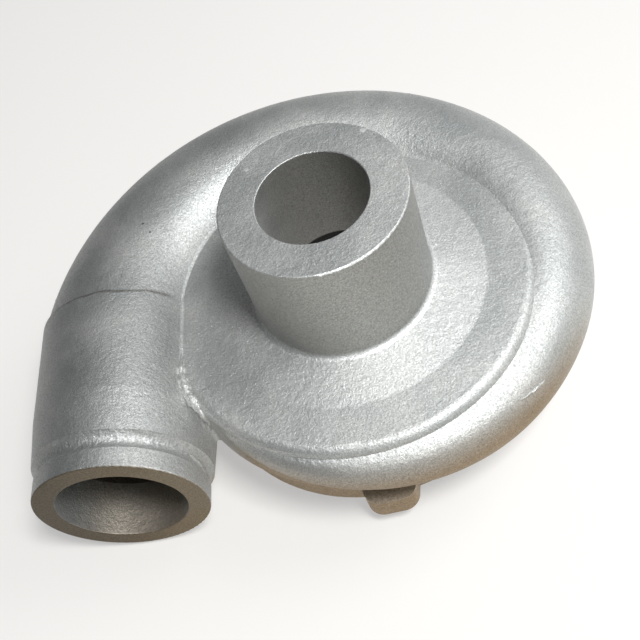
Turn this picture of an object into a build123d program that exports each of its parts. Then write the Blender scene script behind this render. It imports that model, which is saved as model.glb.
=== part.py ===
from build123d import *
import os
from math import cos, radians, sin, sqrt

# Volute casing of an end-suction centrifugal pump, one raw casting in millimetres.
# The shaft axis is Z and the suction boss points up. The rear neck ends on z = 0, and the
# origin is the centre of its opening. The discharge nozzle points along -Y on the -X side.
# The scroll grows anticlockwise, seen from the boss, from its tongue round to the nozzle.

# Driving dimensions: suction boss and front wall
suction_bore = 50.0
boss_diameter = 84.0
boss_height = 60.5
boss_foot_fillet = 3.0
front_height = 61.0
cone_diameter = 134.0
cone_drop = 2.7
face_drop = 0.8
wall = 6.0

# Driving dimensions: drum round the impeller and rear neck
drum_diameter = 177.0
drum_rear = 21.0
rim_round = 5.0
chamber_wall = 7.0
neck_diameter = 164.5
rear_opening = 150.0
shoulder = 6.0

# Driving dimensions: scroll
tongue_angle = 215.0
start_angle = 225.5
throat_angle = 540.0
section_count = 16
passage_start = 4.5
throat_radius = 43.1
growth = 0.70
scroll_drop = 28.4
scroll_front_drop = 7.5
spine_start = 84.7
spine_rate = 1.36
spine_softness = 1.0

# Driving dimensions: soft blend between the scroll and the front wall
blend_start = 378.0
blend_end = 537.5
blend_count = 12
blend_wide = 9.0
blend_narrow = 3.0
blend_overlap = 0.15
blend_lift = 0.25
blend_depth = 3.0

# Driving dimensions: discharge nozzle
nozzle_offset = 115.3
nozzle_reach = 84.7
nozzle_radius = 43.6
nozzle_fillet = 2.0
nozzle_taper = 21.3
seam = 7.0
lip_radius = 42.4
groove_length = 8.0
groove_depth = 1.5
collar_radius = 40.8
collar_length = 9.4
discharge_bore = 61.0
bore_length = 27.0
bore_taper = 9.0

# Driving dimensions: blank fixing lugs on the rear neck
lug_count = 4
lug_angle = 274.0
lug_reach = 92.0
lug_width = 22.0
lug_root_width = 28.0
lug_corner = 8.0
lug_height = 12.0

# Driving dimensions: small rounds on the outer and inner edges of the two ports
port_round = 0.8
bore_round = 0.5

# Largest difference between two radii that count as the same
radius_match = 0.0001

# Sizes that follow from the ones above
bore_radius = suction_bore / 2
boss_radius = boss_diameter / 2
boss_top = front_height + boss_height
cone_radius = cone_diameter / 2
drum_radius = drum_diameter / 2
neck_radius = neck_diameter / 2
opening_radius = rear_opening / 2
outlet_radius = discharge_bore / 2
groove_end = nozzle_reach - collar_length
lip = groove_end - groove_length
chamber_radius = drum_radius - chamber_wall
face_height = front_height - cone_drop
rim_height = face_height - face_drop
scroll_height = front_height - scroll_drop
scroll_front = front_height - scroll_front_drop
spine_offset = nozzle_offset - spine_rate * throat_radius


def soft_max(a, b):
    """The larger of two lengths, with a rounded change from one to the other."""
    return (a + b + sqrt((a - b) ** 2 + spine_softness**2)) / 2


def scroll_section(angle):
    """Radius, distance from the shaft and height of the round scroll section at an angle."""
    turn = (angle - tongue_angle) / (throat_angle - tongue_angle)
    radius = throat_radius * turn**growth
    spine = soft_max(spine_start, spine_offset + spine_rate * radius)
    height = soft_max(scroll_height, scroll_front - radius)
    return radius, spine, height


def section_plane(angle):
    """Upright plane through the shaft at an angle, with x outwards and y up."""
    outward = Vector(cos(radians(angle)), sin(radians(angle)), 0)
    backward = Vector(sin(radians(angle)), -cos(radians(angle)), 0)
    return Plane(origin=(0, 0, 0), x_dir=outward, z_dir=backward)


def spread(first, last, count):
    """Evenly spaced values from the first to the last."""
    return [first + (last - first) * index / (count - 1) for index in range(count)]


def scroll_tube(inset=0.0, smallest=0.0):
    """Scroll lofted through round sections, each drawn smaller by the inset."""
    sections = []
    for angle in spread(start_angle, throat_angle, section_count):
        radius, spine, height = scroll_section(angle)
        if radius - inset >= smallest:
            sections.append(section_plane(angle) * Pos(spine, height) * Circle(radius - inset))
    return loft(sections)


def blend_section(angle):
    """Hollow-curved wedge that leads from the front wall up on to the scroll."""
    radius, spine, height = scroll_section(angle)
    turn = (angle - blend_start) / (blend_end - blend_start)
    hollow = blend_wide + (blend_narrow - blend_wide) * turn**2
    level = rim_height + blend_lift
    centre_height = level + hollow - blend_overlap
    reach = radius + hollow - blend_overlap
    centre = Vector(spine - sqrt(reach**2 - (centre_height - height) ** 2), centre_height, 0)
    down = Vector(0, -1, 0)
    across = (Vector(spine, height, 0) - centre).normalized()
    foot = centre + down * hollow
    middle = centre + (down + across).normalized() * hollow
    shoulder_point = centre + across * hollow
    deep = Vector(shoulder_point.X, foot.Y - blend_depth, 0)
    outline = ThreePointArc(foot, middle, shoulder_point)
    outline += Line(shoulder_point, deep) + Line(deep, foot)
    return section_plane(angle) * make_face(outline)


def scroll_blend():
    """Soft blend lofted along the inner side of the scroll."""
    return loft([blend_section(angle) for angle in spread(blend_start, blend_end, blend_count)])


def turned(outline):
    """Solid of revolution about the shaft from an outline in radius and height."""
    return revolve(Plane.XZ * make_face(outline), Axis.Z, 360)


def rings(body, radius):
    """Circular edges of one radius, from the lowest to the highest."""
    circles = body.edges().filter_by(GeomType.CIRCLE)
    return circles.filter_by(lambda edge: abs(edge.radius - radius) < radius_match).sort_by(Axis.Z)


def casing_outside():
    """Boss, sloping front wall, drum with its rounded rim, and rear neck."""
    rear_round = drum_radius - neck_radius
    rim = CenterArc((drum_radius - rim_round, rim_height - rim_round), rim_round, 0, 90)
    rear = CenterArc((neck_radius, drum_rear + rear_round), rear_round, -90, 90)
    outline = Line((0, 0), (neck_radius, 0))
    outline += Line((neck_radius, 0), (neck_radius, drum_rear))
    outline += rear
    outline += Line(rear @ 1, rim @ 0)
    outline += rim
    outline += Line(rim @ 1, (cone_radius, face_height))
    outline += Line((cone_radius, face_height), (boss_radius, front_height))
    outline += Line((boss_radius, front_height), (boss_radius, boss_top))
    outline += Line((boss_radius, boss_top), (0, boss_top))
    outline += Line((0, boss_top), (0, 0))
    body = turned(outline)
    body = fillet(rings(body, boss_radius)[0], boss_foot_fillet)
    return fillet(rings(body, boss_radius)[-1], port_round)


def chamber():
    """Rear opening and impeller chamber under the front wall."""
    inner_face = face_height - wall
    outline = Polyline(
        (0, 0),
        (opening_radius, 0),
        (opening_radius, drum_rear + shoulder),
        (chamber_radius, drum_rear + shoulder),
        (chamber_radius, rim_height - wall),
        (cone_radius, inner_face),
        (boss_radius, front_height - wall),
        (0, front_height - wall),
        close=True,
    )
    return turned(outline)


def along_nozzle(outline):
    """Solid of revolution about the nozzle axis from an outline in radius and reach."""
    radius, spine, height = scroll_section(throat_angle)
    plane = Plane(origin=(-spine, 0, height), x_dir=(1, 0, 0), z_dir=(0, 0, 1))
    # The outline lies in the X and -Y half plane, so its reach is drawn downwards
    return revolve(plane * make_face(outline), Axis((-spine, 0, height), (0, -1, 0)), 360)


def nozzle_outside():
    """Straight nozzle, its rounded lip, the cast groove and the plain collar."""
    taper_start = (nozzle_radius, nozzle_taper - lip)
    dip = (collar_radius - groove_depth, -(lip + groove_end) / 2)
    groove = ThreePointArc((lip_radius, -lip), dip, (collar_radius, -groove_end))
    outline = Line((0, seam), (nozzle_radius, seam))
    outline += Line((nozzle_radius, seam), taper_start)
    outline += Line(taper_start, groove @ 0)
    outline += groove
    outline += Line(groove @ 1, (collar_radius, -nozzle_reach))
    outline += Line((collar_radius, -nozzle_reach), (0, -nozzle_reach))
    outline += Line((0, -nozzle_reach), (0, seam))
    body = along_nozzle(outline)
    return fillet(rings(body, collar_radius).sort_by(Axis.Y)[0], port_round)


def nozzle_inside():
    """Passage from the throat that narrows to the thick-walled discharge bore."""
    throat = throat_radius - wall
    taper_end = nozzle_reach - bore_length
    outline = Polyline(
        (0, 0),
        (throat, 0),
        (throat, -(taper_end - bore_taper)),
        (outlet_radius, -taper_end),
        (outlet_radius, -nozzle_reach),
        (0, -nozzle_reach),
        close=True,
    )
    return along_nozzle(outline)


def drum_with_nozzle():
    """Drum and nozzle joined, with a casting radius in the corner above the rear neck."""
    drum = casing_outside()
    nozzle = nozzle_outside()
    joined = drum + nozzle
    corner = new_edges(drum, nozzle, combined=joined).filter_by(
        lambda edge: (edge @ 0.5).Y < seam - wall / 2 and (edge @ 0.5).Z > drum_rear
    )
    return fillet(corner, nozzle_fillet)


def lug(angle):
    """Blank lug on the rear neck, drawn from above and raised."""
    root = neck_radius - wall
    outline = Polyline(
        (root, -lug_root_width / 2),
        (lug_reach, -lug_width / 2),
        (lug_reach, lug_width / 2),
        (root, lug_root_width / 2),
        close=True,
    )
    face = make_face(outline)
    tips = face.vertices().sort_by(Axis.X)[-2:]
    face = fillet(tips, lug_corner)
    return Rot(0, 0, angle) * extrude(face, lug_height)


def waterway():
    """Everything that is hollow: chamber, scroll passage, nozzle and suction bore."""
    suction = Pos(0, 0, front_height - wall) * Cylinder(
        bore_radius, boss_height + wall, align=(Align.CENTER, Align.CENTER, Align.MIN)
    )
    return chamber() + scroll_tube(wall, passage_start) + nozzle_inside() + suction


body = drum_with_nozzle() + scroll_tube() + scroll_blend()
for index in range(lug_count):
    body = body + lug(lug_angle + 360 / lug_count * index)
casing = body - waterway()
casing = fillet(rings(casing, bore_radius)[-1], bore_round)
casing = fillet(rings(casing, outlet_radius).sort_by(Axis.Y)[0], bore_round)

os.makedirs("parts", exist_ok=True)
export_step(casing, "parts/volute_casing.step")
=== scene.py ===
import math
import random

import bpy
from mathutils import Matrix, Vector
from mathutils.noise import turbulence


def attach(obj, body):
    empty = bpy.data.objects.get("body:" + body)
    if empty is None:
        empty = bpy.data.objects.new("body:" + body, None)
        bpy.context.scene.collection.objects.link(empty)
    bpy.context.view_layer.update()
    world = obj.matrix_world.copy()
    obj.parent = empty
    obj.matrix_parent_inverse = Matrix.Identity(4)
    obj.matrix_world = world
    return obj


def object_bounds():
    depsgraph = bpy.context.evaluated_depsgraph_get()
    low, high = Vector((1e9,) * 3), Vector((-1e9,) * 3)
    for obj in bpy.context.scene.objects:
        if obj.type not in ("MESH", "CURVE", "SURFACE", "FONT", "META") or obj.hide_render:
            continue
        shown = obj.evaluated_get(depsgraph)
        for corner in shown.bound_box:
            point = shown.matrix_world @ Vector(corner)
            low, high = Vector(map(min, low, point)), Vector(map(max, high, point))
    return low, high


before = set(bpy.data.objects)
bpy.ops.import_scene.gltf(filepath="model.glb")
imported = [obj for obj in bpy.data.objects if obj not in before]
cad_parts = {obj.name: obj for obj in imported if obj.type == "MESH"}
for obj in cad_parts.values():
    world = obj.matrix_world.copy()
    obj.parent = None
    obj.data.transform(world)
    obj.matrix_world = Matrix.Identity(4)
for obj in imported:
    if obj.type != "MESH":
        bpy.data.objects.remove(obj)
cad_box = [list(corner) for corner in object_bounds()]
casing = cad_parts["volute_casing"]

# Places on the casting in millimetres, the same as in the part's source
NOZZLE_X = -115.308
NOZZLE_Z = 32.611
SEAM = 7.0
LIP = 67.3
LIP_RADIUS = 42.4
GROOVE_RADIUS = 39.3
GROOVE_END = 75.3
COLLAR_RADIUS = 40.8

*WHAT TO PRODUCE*
Exactly the lines from the line that has "body = drum_with_nozzle()" through the line that has "obj.matrix_parent_inverse = Matrix.Identity(4)" are to be repeated, both included, with nothing added.

*TASK SOLUTION*
body = drum_with_nozzle() + scroll_tube() + scroll_blend()
for index in range(lug_count):
    body = body + lug(lug_angle + 360 / lug_count * index)
casing = body - waterway()
casing = fillet(rings(casing, bore_radius)[-1], bore_round)
casing = fillet(rings(casing, outlet_radius).sort_by(Axis.Y)[0], bore_round)

os.makedirs("parts", exist_ok=True)
export_step(casing, "parts/volute_casing.step")
=== scene.py ===
import math
import random

import bpy
from mathutils import Matrix, Vector
from mathutils.noise import turbulence


def attach(obj, body):
    empty = bpy.data.objects.get("body:" + body)
    if empty is None:
        empty = bpy.data.objects.new("body:" + body, None)
        bpy.context.scene.collection.objects.link(empty)
    bpy.context.view_layer.update()
    world = obj.matrix_world.copy()
    obj.parent = empty
    obj.matrix_parent_inverse = Matrix.Identity(4)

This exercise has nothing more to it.